--- begin ---
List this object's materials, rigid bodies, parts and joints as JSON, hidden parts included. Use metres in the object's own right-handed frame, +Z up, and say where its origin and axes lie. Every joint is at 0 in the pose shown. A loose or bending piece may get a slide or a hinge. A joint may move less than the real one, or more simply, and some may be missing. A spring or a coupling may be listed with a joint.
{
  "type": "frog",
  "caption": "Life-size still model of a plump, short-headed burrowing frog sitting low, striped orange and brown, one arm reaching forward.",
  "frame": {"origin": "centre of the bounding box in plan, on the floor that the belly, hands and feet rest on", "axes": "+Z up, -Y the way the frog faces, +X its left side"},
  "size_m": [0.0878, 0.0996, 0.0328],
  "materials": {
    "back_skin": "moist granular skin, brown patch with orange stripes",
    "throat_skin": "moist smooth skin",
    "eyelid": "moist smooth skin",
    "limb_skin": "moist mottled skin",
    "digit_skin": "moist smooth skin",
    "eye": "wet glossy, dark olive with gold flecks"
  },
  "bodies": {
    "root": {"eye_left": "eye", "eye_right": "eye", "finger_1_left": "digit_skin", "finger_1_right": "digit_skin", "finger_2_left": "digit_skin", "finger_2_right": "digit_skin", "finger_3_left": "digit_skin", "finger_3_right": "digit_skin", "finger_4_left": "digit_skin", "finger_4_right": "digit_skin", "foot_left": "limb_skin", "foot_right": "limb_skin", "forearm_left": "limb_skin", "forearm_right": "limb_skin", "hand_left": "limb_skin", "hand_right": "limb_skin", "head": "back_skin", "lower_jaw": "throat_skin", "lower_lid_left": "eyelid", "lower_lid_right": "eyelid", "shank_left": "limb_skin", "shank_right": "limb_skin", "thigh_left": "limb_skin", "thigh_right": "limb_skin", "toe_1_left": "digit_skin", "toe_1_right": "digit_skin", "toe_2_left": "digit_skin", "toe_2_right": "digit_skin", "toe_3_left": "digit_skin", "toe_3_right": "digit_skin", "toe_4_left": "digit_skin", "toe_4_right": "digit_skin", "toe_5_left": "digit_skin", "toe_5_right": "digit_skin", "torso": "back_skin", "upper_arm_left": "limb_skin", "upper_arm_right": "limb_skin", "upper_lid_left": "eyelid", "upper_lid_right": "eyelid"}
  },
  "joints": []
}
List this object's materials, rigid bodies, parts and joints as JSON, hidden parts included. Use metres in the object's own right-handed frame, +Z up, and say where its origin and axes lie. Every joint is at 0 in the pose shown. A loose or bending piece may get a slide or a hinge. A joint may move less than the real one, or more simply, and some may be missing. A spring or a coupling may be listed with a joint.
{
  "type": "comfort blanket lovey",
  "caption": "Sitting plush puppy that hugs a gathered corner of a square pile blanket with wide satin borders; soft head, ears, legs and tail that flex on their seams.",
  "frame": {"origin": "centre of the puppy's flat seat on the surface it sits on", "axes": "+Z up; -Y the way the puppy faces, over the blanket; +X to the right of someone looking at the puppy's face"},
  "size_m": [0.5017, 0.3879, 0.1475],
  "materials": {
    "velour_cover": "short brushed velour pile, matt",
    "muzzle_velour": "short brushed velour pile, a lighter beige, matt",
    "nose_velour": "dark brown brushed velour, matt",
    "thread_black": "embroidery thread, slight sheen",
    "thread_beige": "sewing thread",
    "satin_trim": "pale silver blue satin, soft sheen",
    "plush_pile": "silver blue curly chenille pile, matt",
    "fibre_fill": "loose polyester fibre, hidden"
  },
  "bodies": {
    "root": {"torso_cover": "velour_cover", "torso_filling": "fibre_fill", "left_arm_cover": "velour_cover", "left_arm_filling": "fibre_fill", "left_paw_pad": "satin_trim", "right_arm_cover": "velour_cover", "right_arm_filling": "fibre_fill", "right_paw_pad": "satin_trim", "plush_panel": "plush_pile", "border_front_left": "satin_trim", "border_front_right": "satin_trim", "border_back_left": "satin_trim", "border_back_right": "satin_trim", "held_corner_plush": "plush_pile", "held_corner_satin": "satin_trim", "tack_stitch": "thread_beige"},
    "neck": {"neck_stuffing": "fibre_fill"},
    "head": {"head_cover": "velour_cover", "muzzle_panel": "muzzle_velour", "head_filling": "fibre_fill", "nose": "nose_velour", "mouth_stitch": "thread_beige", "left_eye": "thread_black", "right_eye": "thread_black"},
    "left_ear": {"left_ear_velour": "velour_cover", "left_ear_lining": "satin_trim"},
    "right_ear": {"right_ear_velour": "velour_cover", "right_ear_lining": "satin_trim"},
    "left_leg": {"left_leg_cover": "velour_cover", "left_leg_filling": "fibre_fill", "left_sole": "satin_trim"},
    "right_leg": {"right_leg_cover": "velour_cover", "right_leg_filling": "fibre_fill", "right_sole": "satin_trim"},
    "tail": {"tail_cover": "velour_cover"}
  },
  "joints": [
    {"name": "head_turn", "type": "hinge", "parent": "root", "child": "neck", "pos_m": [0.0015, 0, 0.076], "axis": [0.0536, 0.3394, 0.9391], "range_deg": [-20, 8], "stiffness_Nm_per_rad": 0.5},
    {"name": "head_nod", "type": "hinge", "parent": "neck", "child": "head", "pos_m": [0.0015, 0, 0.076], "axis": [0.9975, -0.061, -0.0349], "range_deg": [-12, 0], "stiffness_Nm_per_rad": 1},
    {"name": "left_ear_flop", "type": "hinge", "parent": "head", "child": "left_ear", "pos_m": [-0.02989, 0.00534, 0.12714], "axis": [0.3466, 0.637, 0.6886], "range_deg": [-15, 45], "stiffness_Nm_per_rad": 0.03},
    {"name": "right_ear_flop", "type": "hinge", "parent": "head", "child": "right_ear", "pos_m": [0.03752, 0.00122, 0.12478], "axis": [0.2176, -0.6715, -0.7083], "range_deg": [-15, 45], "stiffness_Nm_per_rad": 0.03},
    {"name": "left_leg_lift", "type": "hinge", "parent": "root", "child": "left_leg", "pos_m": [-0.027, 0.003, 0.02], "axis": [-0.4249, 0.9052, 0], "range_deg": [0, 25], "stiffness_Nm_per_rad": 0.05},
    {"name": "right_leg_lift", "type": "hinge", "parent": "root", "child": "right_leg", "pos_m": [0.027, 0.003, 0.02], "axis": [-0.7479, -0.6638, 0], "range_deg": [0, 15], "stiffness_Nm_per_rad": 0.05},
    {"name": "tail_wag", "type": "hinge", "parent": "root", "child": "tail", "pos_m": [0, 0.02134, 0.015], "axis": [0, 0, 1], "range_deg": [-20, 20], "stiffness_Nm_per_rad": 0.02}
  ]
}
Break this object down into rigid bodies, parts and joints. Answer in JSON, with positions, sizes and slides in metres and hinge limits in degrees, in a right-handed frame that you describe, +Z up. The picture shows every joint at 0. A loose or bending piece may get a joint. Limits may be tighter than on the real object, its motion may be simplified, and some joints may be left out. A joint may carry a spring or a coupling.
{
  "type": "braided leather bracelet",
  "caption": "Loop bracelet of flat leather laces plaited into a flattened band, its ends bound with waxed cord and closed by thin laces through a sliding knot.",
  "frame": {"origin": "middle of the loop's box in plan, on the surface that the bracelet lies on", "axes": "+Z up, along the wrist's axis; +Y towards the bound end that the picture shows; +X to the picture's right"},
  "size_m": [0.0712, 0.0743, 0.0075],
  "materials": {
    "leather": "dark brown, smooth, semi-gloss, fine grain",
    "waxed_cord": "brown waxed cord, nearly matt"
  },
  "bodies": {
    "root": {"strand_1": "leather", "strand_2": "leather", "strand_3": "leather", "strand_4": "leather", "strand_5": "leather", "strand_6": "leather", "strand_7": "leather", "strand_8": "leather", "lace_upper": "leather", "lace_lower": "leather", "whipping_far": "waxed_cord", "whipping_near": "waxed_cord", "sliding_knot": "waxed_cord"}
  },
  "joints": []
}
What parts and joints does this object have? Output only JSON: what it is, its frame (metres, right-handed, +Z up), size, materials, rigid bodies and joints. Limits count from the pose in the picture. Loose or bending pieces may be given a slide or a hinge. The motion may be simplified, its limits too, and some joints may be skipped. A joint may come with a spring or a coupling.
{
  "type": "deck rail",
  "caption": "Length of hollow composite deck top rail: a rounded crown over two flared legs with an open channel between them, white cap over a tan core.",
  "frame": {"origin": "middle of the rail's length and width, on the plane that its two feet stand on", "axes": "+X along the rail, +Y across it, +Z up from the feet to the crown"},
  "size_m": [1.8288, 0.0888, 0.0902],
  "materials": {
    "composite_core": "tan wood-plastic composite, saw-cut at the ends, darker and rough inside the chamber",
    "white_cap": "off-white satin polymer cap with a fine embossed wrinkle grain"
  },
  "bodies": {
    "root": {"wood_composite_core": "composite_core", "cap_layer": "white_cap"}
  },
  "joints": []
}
--- end ---
Quote exactly the line containing "What parts and" and every later line through the end of the listing, and no other lines.

What parts and joints does this object have? Output only JSON: what it is, its frame (metres, right-handed, +Z up), size, materials, rigid bodies and joints. Limits count from the pose in the picture. Loose or bending pieces may be given a slide or a hinge. The motion may be simplified, its limits too, and some joints may be skipped. A joint may come with a spring or a coupling.
{
  "type": "deck rail",
  "caption": "Length of hollow composite deck top rail: a rounded crown over two flared legs with an open channel between them, white cap over a tan core.",
  "frame": {"origin": "middle of the rail's length and width, on the plane that its two feet stand on", "axes": "+X along the rail, +Y across it, +Z up from the feet to the crown"},
  "size_m": [1.8288, 0.0888, 0.0902],
  "materials": {
    "composite_core": "tan wood-plastic composite, saw-cut at the ends, darker and rough inside the chamber",
    "white_cap": "off-white satin polymer cap with a fine embossed wrinkle grain"
  },
  "bodies": {
    "root": {"wood_composite_core": "composite_core", "cap_layer": "white_cap"}
  },
  "joints": []
}